Entries with model source code
********

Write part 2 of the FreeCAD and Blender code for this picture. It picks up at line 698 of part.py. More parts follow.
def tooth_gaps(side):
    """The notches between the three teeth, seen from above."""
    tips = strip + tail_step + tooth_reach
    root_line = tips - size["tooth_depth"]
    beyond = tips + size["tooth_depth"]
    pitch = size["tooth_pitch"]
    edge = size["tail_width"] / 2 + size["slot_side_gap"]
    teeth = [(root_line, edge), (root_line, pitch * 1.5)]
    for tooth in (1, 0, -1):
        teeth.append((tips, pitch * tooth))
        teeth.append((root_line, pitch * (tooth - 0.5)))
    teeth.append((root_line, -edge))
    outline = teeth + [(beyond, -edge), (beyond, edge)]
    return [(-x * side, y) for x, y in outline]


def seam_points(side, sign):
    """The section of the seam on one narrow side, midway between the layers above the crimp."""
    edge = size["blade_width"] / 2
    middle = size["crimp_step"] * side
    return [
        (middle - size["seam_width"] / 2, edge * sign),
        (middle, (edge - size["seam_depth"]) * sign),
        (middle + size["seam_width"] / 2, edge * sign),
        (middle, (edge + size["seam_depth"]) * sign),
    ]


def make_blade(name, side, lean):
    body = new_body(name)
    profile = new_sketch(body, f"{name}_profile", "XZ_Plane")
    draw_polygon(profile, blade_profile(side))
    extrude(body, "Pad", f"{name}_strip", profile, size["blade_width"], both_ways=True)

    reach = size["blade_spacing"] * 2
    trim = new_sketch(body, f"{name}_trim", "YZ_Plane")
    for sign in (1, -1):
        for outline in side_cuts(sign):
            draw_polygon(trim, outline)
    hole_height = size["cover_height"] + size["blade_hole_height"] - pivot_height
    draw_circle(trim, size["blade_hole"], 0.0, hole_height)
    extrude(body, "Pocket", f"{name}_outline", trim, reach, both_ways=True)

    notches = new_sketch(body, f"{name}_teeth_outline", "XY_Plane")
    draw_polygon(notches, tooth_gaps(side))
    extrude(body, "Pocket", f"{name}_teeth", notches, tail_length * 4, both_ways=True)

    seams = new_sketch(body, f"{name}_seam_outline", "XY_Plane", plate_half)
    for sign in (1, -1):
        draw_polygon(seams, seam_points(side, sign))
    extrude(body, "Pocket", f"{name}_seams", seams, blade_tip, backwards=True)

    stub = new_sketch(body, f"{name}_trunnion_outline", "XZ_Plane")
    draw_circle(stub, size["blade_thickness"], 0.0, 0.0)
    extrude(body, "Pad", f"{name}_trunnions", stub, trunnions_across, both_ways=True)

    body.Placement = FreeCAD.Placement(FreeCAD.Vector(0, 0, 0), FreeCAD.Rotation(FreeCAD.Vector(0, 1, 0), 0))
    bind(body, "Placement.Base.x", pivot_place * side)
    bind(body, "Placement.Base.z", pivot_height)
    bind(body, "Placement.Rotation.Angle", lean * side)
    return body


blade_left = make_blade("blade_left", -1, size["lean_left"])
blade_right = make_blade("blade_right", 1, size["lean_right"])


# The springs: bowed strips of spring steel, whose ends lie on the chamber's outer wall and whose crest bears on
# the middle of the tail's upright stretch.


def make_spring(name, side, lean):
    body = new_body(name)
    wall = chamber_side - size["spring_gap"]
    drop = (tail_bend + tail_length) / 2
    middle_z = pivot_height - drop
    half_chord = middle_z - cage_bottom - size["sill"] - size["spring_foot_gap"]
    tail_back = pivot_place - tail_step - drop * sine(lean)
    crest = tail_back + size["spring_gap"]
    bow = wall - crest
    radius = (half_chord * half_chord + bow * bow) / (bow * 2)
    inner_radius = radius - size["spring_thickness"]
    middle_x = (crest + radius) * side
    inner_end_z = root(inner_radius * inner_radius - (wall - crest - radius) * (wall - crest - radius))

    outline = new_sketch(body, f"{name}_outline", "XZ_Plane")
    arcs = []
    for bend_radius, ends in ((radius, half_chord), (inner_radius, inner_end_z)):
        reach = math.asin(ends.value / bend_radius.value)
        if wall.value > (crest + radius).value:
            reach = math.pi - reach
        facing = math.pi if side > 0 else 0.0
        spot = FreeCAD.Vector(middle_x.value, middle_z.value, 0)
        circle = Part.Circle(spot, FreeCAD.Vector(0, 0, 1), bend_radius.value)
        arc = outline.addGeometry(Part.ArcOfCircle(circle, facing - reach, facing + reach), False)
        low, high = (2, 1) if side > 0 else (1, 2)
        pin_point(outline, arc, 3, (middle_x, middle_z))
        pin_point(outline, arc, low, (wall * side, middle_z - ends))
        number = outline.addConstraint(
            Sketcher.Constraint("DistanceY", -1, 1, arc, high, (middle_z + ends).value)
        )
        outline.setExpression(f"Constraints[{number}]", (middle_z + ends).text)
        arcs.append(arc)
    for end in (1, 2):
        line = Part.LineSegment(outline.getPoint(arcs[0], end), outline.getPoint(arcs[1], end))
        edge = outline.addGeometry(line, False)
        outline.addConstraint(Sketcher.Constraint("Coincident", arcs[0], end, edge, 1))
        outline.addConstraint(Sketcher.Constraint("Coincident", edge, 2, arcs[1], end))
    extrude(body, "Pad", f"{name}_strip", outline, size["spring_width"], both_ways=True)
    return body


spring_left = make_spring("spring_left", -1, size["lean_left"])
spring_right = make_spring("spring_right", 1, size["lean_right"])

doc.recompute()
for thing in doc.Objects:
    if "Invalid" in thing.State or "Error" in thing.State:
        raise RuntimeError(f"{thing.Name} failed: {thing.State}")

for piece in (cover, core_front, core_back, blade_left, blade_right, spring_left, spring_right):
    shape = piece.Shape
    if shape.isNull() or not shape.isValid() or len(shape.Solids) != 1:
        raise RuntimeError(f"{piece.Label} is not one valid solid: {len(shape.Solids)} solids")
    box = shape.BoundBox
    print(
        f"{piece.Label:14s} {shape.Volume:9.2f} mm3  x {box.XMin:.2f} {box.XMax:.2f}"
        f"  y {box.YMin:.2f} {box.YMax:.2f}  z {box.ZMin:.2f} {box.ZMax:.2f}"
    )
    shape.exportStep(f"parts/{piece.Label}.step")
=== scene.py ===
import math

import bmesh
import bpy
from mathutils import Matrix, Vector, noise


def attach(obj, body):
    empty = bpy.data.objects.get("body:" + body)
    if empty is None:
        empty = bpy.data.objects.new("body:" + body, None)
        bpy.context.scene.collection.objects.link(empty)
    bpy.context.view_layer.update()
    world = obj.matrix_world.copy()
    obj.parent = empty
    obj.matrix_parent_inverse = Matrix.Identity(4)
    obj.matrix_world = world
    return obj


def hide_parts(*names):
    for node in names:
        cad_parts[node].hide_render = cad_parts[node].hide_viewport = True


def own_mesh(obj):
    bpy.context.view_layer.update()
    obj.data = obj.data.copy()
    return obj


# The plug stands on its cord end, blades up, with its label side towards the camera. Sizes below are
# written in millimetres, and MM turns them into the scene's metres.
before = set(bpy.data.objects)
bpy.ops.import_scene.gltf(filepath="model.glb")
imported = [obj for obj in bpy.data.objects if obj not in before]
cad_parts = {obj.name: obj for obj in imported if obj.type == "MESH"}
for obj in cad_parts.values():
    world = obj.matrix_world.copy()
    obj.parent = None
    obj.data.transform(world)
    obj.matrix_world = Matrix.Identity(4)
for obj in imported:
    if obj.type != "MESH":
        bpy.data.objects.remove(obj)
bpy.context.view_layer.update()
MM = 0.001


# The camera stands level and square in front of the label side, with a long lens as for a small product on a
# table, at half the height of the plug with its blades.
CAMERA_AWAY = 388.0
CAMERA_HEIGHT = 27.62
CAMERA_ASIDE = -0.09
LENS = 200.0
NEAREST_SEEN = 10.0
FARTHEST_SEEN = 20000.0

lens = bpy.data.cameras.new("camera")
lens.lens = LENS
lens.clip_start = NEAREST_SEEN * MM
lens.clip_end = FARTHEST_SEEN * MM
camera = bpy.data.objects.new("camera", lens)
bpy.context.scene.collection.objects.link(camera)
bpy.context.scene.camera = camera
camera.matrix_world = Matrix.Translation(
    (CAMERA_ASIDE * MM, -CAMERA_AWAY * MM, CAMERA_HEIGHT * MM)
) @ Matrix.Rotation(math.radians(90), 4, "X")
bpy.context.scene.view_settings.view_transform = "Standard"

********

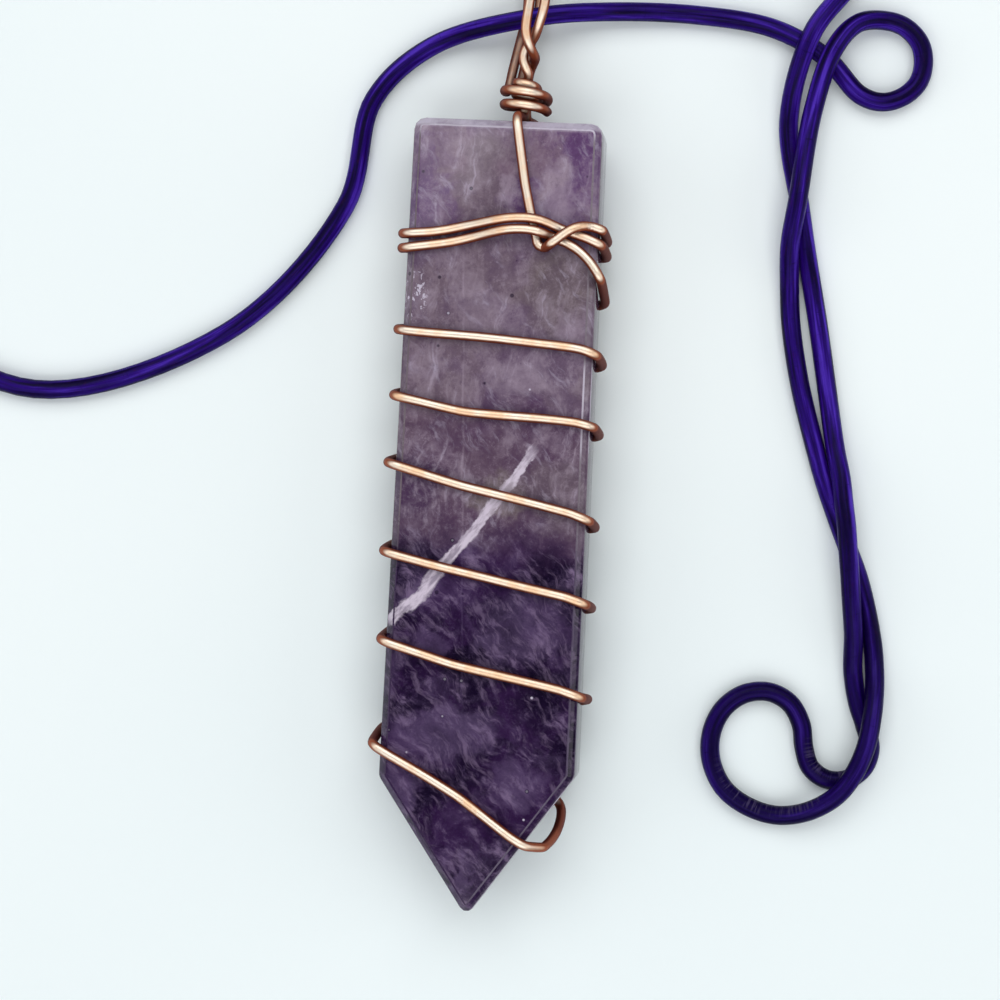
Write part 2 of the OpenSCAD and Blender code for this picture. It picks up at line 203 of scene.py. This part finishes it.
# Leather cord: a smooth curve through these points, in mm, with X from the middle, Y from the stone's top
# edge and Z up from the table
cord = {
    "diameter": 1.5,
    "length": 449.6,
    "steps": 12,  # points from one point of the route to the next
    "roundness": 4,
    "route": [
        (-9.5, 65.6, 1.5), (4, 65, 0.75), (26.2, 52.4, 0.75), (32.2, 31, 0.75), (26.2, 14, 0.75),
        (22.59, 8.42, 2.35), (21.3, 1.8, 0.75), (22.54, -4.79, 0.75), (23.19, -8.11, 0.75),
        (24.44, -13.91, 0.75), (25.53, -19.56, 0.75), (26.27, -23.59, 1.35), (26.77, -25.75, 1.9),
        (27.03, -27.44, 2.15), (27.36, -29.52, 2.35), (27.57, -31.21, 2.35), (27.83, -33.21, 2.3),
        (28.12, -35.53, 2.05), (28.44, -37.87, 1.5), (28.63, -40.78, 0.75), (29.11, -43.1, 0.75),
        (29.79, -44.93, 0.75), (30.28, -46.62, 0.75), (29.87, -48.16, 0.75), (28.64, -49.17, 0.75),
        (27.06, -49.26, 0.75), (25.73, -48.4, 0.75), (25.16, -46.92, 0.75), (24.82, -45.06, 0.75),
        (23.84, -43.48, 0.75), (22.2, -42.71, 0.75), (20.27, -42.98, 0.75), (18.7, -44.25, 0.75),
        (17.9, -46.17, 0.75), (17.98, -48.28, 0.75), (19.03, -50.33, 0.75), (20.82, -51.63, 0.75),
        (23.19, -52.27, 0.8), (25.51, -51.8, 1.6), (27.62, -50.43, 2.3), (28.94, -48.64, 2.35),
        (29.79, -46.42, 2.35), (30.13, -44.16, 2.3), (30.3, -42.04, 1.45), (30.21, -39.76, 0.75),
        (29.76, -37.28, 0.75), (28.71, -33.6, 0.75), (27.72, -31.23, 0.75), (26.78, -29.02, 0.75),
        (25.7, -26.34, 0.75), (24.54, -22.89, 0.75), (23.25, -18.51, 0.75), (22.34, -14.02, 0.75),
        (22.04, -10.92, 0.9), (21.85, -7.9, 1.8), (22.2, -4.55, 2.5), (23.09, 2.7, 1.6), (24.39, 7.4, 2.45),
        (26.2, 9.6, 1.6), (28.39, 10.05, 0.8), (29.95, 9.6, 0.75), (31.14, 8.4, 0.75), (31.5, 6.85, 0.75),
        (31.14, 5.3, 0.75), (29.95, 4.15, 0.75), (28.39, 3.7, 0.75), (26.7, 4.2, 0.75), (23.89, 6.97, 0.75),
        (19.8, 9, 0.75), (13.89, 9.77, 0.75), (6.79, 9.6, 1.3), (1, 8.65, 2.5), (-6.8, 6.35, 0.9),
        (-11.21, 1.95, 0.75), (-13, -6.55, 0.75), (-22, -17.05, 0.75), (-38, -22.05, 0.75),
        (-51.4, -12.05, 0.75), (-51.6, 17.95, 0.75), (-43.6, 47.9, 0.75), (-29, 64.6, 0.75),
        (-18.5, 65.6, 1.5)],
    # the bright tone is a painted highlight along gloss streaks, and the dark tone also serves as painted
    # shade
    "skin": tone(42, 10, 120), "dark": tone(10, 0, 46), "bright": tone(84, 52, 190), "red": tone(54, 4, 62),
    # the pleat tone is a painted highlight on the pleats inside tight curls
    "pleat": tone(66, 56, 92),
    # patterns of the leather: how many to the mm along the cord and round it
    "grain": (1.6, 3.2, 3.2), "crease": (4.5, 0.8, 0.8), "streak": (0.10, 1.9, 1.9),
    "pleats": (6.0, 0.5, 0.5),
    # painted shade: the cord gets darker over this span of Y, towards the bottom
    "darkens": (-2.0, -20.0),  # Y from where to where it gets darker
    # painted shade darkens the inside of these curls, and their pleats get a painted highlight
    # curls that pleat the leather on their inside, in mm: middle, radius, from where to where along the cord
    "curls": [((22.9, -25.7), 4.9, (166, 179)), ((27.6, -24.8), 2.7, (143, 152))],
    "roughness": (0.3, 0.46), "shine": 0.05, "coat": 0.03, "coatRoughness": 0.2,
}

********

EXERCISE REQUIREMENTS -
Go through the material above and output exactly the lines from the one containing "for piece in" through the one containing "obj.parent = empty".

ANSWER TO THE PROBLEM -
for piece in (cover, core_front, core_back, blade_left, blade_right, spring_left, spring_right):
    shape = piece.Shape
    if shape.isNull() or not shape.isValid() or len(shape.Solids) != 1:
        raise RuntimeError(f"{piece.Label} is not one valid solid: {len(shape.Solids)} solids")
    box = shape.BoundBox
    print(
        f"{piece.Label:14s} {shape.Volume:9.2f} mm3  x {box.XMin:.2f} {box.XMax:.2f}"
        f"  y {box.YMin:.2f} {box.YMax:.2f}  z {box.ZMin:.2f} {box.ZMax:.2f}"
    )
    shape.exportStep(f"parts/{piece.Label}.step")
=== scene.py ===
import math

import bmesh
import bpy
from mathutils import Matrix, Vector, noise


def attach(obj, body):
    empty = bpy.data.objects.get("body:" + body)
    if empty is None:
        empty = bpy.data.objects.new("body:" + body, None)
        bpy.context.scene.collection.objects.link(empty)
    bpy.context.view_layer.update()
    world = obj.matrix_world.copy()
    obj.parent = empty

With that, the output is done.